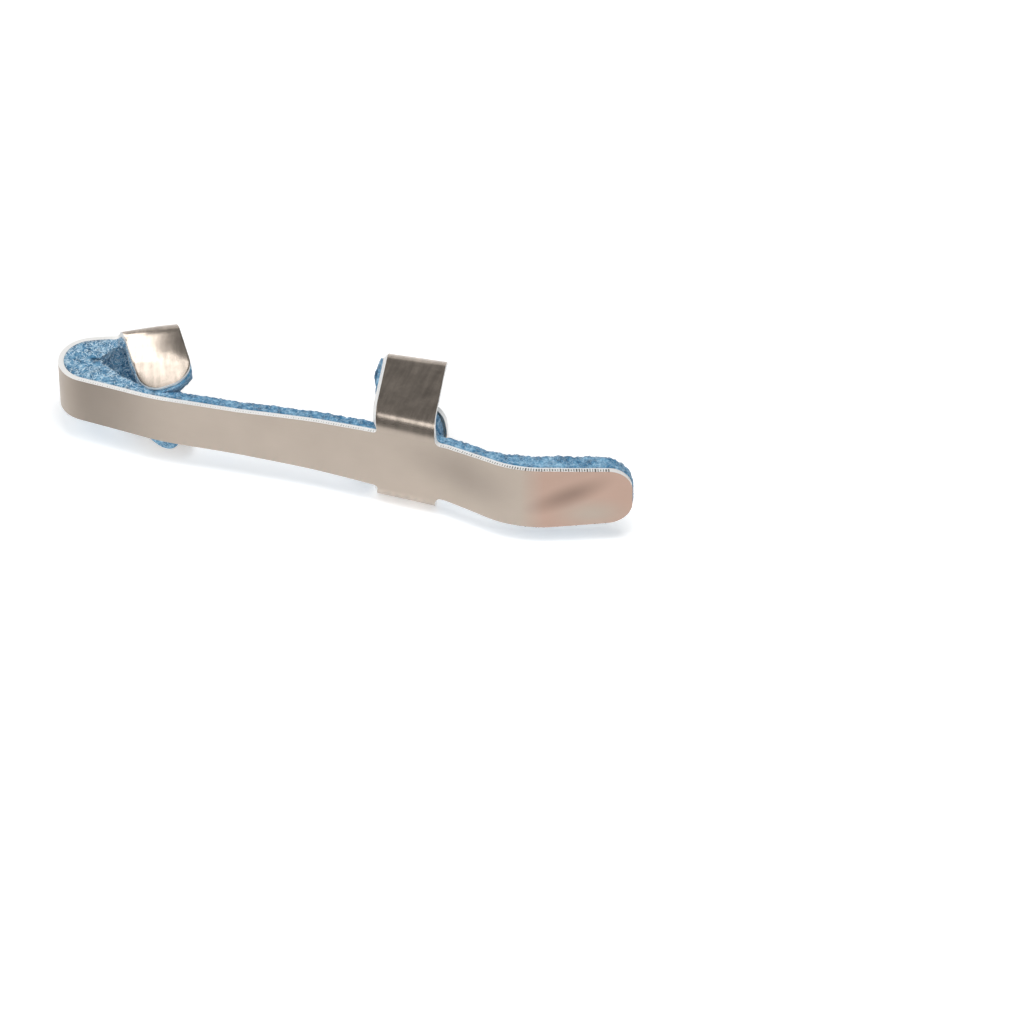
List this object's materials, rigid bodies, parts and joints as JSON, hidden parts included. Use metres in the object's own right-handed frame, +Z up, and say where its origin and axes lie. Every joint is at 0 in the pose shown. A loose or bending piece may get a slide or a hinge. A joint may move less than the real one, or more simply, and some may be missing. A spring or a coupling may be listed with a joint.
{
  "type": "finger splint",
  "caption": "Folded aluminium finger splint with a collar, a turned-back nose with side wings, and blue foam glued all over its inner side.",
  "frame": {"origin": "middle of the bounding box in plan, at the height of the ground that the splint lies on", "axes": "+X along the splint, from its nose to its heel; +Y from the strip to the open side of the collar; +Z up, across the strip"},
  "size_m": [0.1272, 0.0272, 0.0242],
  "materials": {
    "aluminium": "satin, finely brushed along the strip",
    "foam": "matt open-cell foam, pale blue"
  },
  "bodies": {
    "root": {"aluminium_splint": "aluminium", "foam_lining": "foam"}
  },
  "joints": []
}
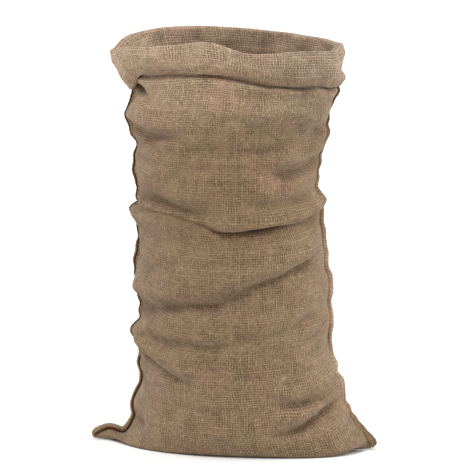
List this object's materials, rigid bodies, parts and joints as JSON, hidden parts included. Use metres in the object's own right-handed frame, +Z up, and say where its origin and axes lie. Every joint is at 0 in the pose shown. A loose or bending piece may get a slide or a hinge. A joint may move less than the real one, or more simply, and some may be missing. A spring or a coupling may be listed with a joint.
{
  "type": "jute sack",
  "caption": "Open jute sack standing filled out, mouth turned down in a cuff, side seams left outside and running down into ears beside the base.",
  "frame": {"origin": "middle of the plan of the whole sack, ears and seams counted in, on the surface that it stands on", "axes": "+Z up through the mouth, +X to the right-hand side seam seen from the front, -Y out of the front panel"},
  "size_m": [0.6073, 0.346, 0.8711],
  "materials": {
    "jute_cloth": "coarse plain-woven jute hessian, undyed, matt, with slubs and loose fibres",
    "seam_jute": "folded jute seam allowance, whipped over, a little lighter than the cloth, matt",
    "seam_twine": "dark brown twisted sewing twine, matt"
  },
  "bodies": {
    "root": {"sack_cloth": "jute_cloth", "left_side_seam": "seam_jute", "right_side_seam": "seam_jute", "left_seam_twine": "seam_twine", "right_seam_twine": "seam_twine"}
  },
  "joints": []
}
# # # #
Work to complete
Print out every entry, keeping each one exact.

Problem solution
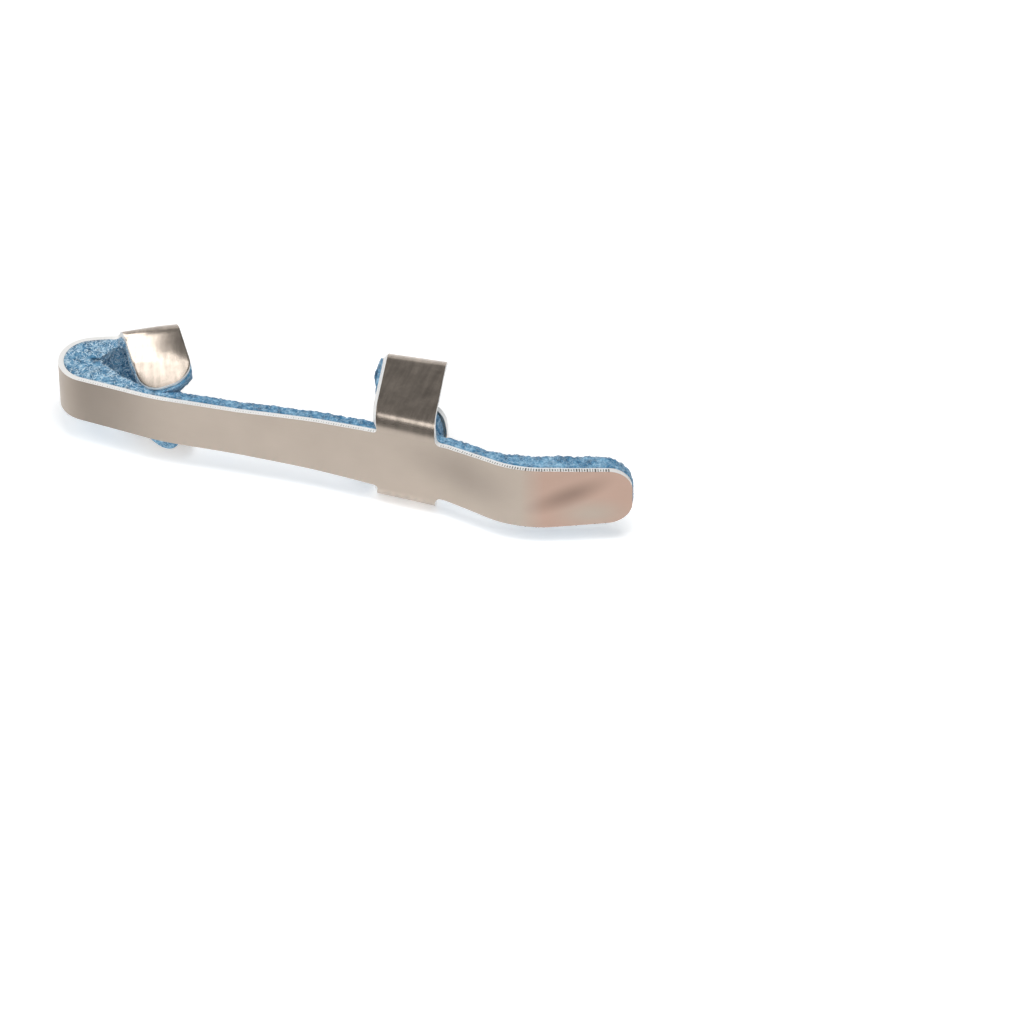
List this object's materials, rigid bodies, parts and joints as JSON, hidden parts included. Use metres in the object's own right-handed frame, +Z up, and say where its origin and axes lie. Every joint is at 0 in the pose shown. A loose or bending piece may get a slide or a hinge. A joint may move less than the real one, or more simply, and some may be missing. A spring or a coupling may be listed with a joint.
{
  "type": "finger splint",
  "caption": "Folded aluminium finger splint with a collar, a turned-back nose with side wings, and blue foam glued all over its inner side.",
  "frame": {"origin": "middle of the bounding box in plan, at the height of the ground that the splint lies on", "axes": "+X along the splint, from its nose to its heel; +Y from the strip to the open side of the collar; +Z up, across the strip"},
  "size_m": [0.1272, 0.0272, 0.0242],
  "materials": {
    "aluminium": "satin, finely brushed along the strip",
    "foam": "matt open-cell foam, pale blue"
  },
  "bodies": {
    "root": {"aluminium_splint": "aluminium", "foam_lining": "foam"}
  },
  "joints": []
}
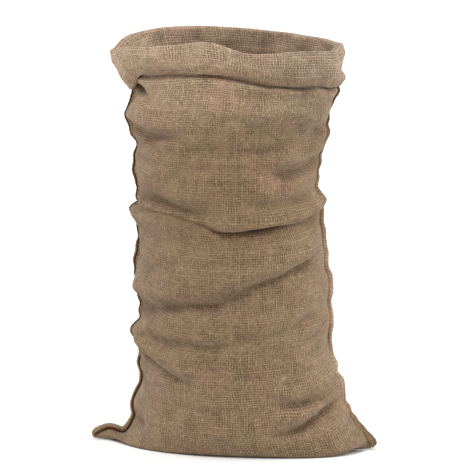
List this object's materials, rigid bodies, parts and joints as JSON, hidden parts included. Use metres in the object's own right-handed frame, +Z up, and say where its origin and axes lie. Every joint is at 0 in the pose shown. A loose or bending piece may get a slide or a hinge. A joint may move less than the real one, or more simply, and some may be missing. A spring or a coupling may be listed with a joint.
{
  "type": "jute sack",
  "caption": "Open jute sack standing filled out, mouth turned down in a cuff, side seams left outside and running down into ears beside the base.",
  "frame": {"origin": "middle of the plan of the whole sack, ears and seams counted in, on the surface that it stands on", "axes": "+Z up through the mouth, +X to the right-hand side seam seen from the front, -Y out of the front panel"},
  "size_m": [0.6073, 0.346, 0.8711],
  "materials": {
    "jute_cloth": "coarse plain-woven jute hessian, undyed, matt, with slubs and loose fibres",
    "seam_jute": "folded jute seam allowance, whipped over, a little lighter than the cloth, matt",
    "seam_twine": "dark brown twisted sewing twine, matt"
  },
  "bodies": {
    "root": {"sack_cloth": "jute_cloth", "left_side_seam": "seam_jute", "right_side_seam": "seam_jute", "left_seam_twine": "seam_twine", "right_seam_twine": "seam_twine"}
  },
  "joints": []
}